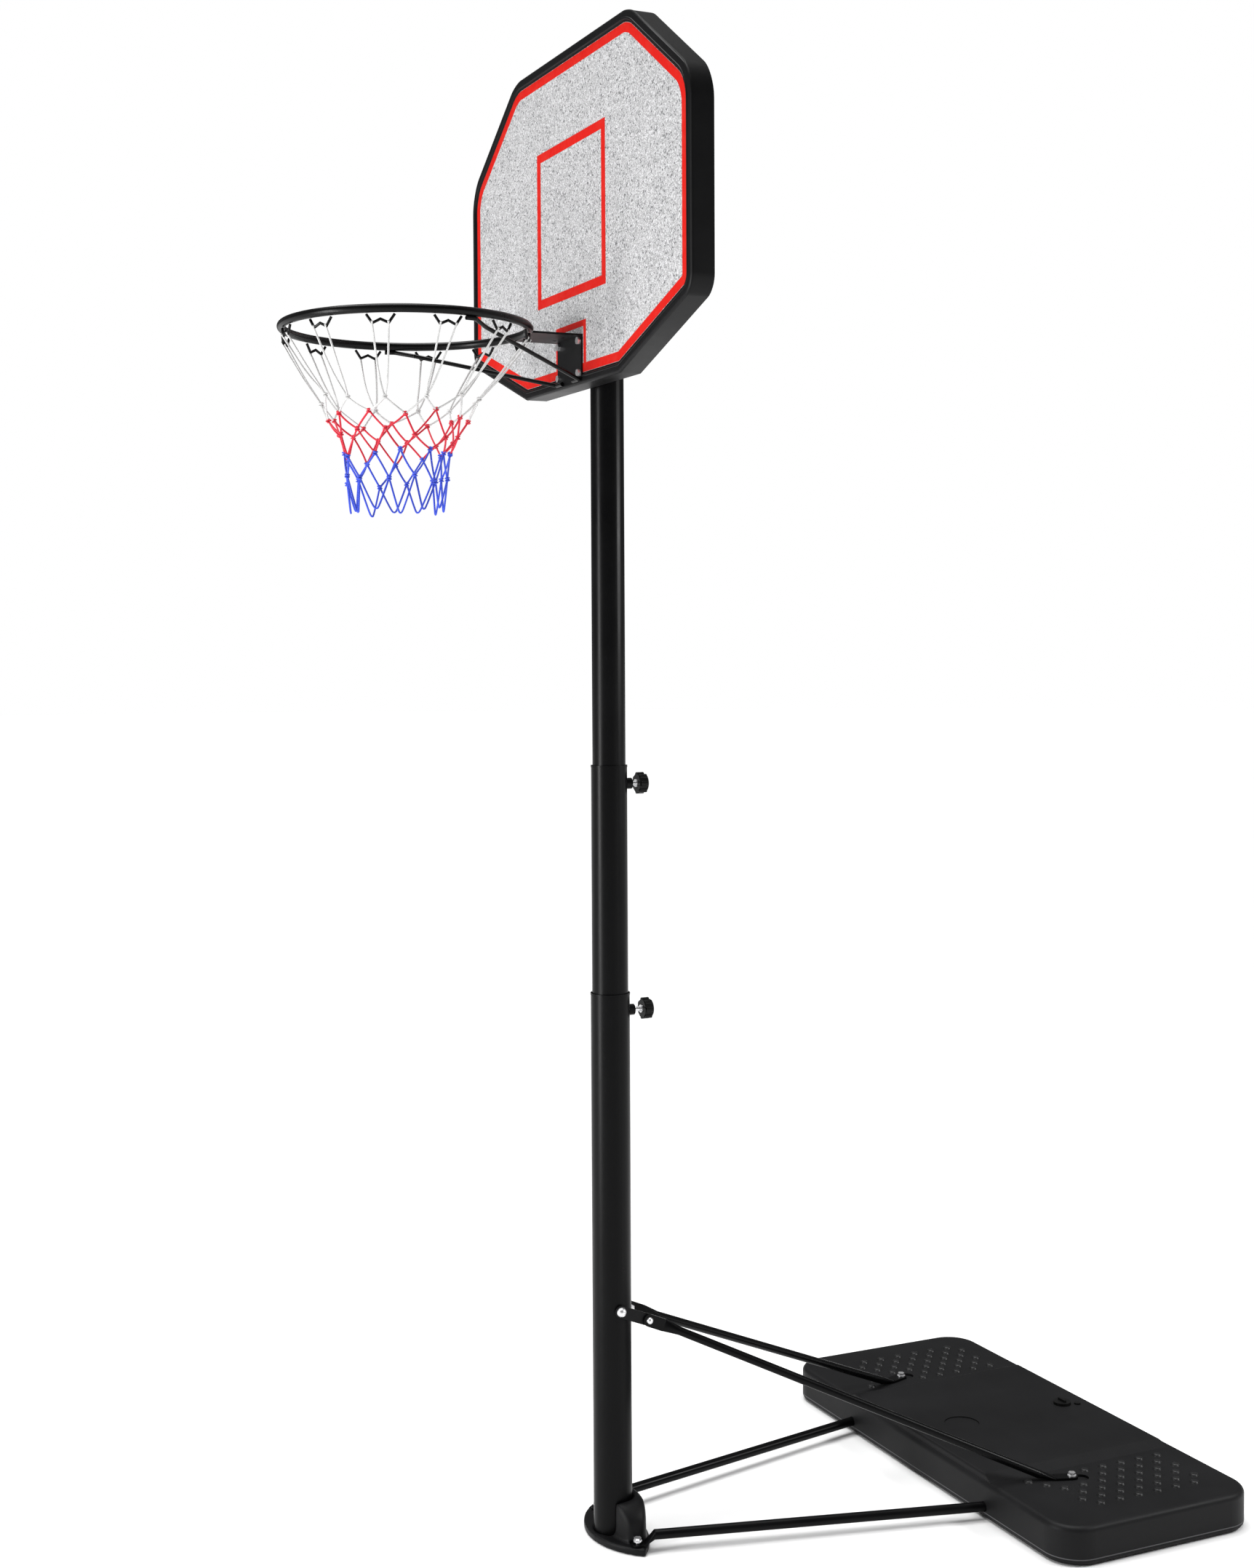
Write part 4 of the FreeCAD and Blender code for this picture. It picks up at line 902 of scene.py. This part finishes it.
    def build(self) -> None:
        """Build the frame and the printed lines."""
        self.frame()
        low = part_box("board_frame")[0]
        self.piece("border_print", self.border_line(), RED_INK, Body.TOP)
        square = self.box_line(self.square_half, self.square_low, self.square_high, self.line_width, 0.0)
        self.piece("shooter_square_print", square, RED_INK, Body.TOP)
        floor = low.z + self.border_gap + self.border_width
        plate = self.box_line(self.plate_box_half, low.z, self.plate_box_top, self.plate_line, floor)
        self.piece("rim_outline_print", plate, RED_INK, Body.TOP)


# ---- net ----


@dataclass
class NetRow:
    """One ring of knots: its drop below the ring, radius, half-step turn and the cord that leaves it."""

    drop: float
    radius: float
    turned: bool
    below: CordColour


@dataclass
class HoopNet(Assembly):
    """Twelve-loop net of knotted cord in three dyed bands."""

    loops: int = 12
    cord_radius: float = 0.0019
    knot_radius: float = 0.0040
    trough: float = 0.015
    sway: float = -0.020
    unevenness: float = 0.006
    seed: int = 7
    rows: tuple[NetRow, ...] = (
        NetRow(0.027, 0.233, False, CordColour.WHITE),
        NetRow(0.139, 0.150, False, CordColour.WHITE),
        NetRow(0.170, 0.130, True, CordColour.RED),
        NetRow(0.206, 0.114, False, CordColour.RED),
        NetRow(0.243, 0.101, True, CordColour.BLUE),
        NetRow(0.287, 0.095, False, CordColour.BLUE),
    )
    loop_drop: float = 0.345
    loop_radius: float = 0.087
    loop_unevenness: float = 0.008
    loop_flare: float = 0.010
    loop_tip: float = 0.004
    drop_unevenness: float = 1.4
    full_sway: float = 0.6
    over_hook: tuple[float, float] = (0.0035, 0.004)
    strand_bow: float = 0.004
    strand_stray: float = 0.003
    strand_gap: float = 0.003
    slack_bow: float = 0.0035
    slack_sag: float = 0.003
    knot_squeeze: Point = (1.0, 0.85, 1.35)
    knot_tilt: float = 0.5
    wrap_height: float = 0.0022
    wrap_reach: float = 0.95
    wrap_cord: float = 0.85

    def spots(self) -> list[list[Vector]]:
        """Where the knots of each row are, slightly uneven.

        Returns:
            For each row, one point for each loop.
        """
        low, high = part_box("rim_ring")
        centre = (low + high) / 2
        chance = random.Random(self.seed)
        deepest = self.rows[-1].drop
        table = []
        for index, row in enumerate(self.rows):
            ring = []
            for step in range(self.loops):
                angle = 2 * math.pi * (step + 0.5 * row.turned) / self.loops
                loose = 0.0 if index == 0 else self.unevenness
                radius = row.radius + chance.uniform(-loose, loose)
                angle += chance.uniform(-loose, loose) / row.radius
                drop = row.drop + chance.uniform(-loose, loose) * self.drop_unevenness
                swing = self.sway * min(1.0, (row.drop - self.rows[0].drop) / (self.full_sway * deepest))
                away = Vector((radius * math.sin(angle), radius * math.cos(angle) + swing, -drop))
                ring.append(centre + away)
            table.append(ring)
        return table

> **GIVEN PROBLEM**
Your task is to repeat each line of the material exactly.

> **SOLUTION TO THIS TASK**
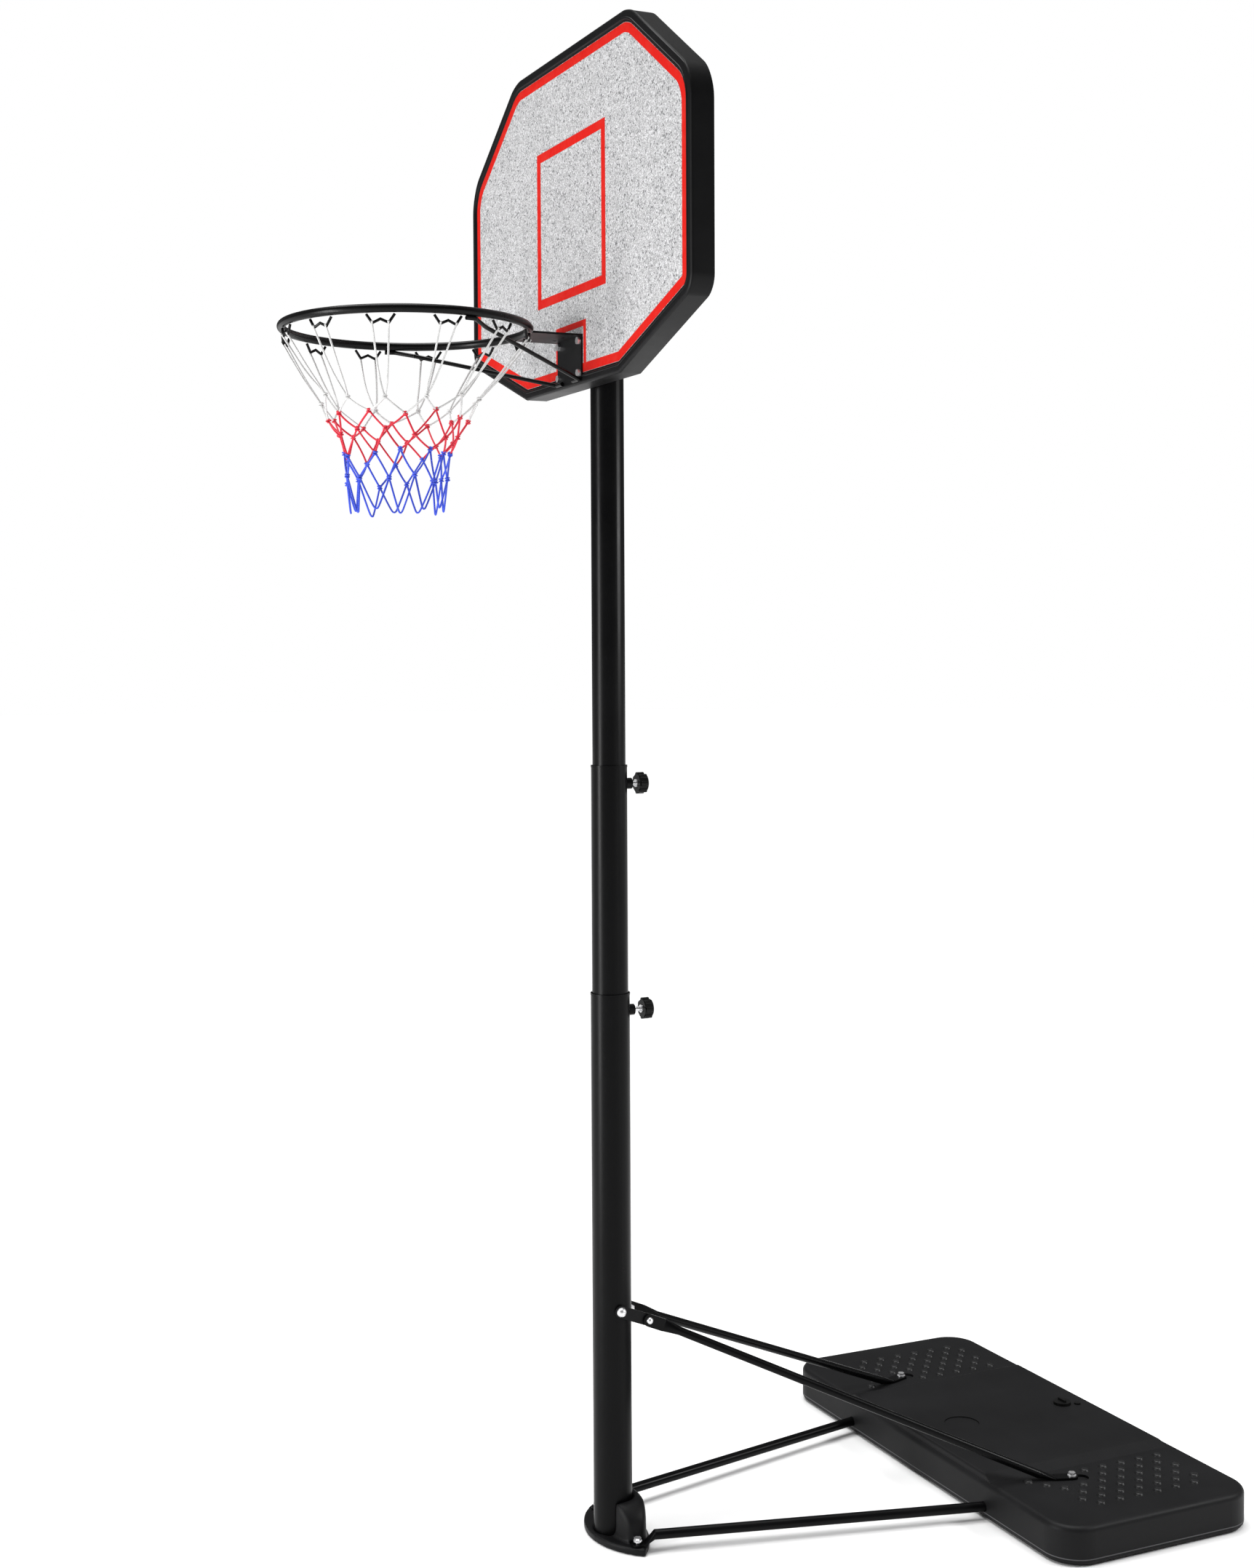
Write part 4 of the FreeCAD and Blender code for this picture. It picks up at line 902 of scene.py. This part finishes it.
    def build(self) -> None:
        """Build the frame and the printed lines."""
        self.frame()
        low = part_box("board_frame")[0]
        self.piece("border_print", self.border_line(), RED_INK, Body.TOP)
        square = self.box_line(self.square_half, self.square_low, self.square_high, self.line_width, 0.0)
        self.piece("shooter_square_print", square, RED_INK, Body.TOP)
        floor = low.z + self.border_gap + self.border_width
        plate = self.box_line(self.plate_box_half, low.z, self.plate_box_top, self.plate_line, floor)
        self.piece("rim_outline_print", plate, RED_INK, Body.TOP)


# ---- net ----


@dataclass
class NetRow:
    """One ring of knots: its drop below the ring, radius, half-step turn and the cord that leaves it."""

    drop: float
    radius: float
    turned: bool
    below: CordColour


@dataclass
class HoopNet(Assembly):
    """Twelve-loop net of knotted cord in three dyed bands."""

    loops: int = 12
    cord_radius: float = 0.0019
    knot_radius: float = 0.0040
    trough: float = 0.015
    sway: float = -0.020
    unevenness: float = 0.006
    seed: int = 7
    rows: tuple[NetRow, ...] = (
        NetRow(0.027, 0.233, False, CordColour.WHITE),
        NetRow(0.139, 0.150, False, CordColour.WHITE),
        NetRow(0.170, 0.130, True, CordColour.RED),
        NetRow(0.206, 0.114, False, CordColour.RED),
        NetRow(0.243, 0.101, True, CordColour.BLUE),
        NetRow(0.287, 0.095, False, CordColour.BLUE),
    )
    loop_drop: float = 0.345
    loop_radius: float = 0.087
    loop_unevenness: float = 0.008
    loop_flare: float = 0.010
    loop_tip: float = 0.004
    drop_unevenness: float = 1.4
    full_sway: float = 0.6
    over_hook: tuple[float, float] = (0.0035, 0.004)
    strand_bow: float = 0.004
    strand_stray: float = 0.003
    strand_gap: float = 0.003
    slack_bow: float = 0.0035
    slack_sag: float = 0.003
    knot_squeeze: Point = (1.0, 0.85, 1.35)
    knot_tilt: float = 0.5
    wrap_height: float = 0.0022
    wrap_reach: float = 0.95
    wrap_cord: float = 0.85

    def spots(self) -> list[list[Vector]]:
        """Where the knots of each row are, slightly uneven.

        Returns:
            For each row, one point for each loop.
        """
        low, high = part_box("rim_ring")
        centre = (low + high) / 2
        chance = random.Random(self.seed)
        deepest = self.rows[-1].drop
        table = []
        for index, row in enumerate(self.rows):
            ring = []
            for step in range(self.loops):
                angle = 2 * math.pi * (step + 0.5 * row.turned) / self.loops
                loose = 0.0 if index == 0 else self.unevenness
                radius = row.radius + chance.uniform(-loose, loose)
                angle += chance.uniform(-loose, loose) / row.radius
                drop = row.drop + chance.uniform(-loose, loose) * self.drop_unevenness
                swing = self.sway * min(1.0, (row.drop - self.rows[0].drop) / (self.full_sway * deepest))
                away = Vector((radius * math.sin(angle), radius * math.cos(angle) + swing, -drop))
                ring.append(centre + away)
            table.append(ring)
        return table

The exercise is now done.